Несвязанность Гёльдерлина с современностью становится вызовом на поединок, с которым он обращается к эпохе, к отечеству, увидев, что на немецкой земле не возникает его новая Эллада, его «Germania», и он, самый верующий среди своего народа, возвышает голос для ужасного проклятия, более сурового, чем все слова, сказанные когда–либо о своем народе немцем, одержимым искалеченной, раздробленной любовью к нему. Тот, кто отправился в мир на поиски, возвращается разочарованным в свой потусторонний мир идей. «Я отрезвился от этой мечты, от мечты о человеческом мире». Но куда бежит Гиперион? Роман не дает ответа. Гёте в «Вильгельме Мейстере», в «Фаусте» ответил: в деятельность; Новалис: в сказку, в мечту, в священную магию. Гиперион, вечно вопрошающий, неспособный созидать, остается без ответа: словно мелодический вопль тоски, теряется его дыхание в пустоте. Его младший брат Эмпедокл уже знает высшее убежище: он, созидатель, бежит от мира в поэзию, от жизни в смерть. В нем уже царит высшее знание гения, — Гиперион вечно остается юношей, безудержным мечтателем, он «только предчувствует, но не находит».

«Гиперион» — это музыка предчувствия, не больше; его не назовешь ни настоящей поэмой, ни совершенным творением. И без филологического выстукивания и выслушивания ясно чувствуется, что здесь хаотически переплетаются наслоения различных годов и разных впечатлений, что меланхолия разочарованного человека, впавшего в состояние глубокой депрессии, уныло завершает то, что радостно начал юноша, опьяненный вдохновенными планами. Осенней усталостью овеяна вторая часть романа, звенящее сияние экстаза мрачно меркнет, и лишь с трудом можно узнать в надвигающемся мраке «обломки мыслей, некогда живых». Его идеал, цельность, не достигнут им в этом произведении, как и во всех других: судьба обрекла его создавать лишь фрагменты, браться за великие дела — и не завершать их; он так и не изведал, что значит блаженный вздох после окончания прекрасного творения. «Гиперион» — это юношеский опыт, прерванное сновидение, но все недочеты и просчеты в нем скрадываются изумительным ритмом языка, который благодатно повелевает чувствами и во вдохновении и во мраке.

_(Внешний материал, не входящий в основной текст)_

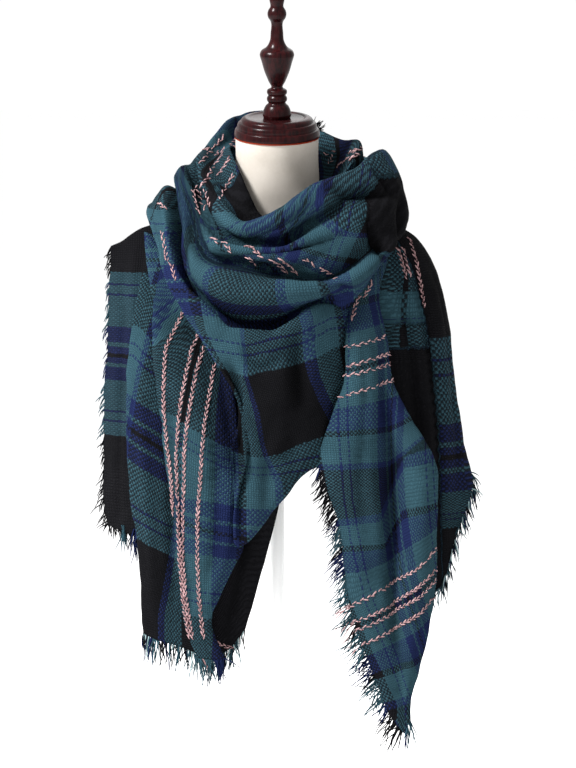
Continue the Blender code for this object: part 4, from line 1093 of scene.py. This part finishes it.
APRON_WARP = {
    -33: [(-117, 719), (-137, 679), (-150, 652), (-152, 620), (-153, 585), (-151, 552), (-147, 511),
          (-142, 474), (-141, 424), (-138, 371), (-133, 317), (-127, 263)],
    -7: [(-83, 719), (-103, 679), (-115, 652), (-122, 620), (-129, 585), (-133, 552), (-136, 511),
         (-135, 474), (-133, 424), (-131, 371), (-127, 317), (-119, 263)],
    7: [(-70, 719), (-87, 679), (-99, 652), (-109, 620), (-115, 585), (-121, 552), (-125, 511),
        (-125, 474), (-127, 424), (-127, 371), (-123, 317), (-114, 263)],
    33: [(-56, 719), (-74, 679), (-80, 652), (-86, 620), (-92, 585), (-97, 552), (-101, 511),
         (-103, 474), (-107, 424), (-107, 371), (-105, 317), (-99, 263)],
    52: [(-50, 719), (-66, 652), (-75, 620), (-80, 585), (-82, 552), (-83, 511), (-83, 474), (-84, 424),
         (-86, 371), (-88, 317), (-87, 263)],
    84: [(-36, 719), (-50, 620), (-51, 585), (-50, 552), (-50, 511), (-50, 474), (-52, 424), (-56, 371),
         (-63, 317)],
    93: [(-25, 719), (-39, 620), (-40, 552), (-40, 474), (-42, 424), (-46, 371), (-52, 317)],
}
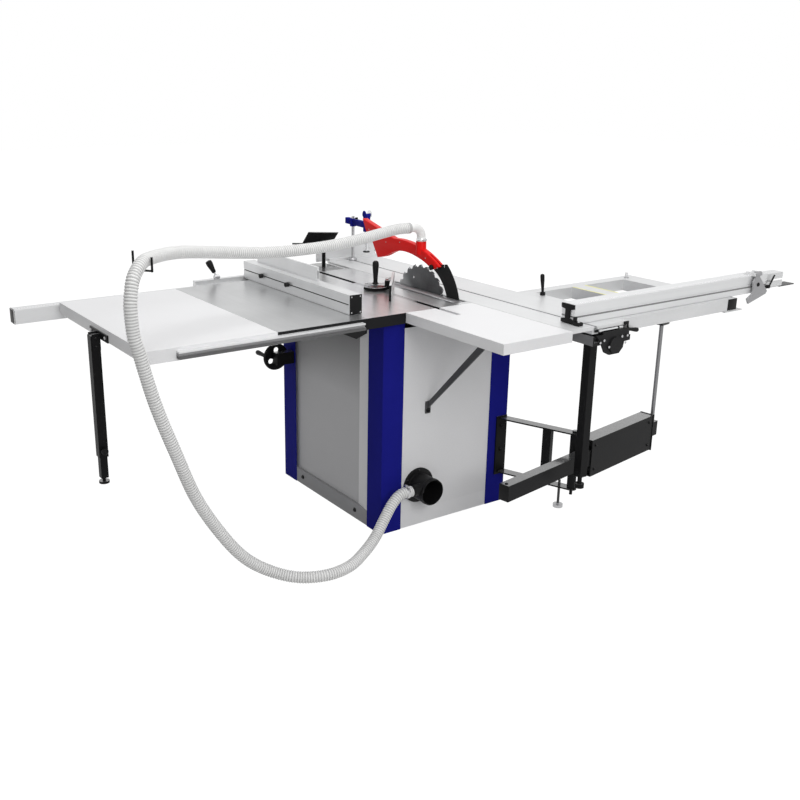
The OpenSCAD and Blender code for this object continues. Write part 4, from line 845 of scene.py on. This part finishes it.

В немецкой прозе нет ничего более кристального, более окрыленного, чем эта звучащая волна, которая не утихает ни на одно мгновение: ни одно немецкое поэтическое произведение не обладает такой непрерывностью ритма, таким устойчивым равновесием парящей мелодии. Ибо для Гёльдерлина возвышенное слово было естественным дыханием, музыка — исконной стихией его бытия: потому она не преднамеренно, а совершенно естественно господствует в этом произведении и своей магией искупает его слабые стороны. Все заполняет, все пронизывает и возвышает эта звенящая, возносящаяся проза, она развевает одежды неправдоподобных персонажей, и они словно оживают в парении; она придает скудным идеям столь мощный подъем, что они гремят как небесное откровение; овеянные этой музыкой, невиданные ландшафты расцветают, будто красочный сон. Гений Гёльдерлина всегда приходит из непостижимого мира, из другого измерения; он всегда окрылен, всегда он нисходит из высших сфер в изумленное и покоренное сердце. Бессильный в искусстве и в жизни, он неизменно побеждает музыкой и чистотой.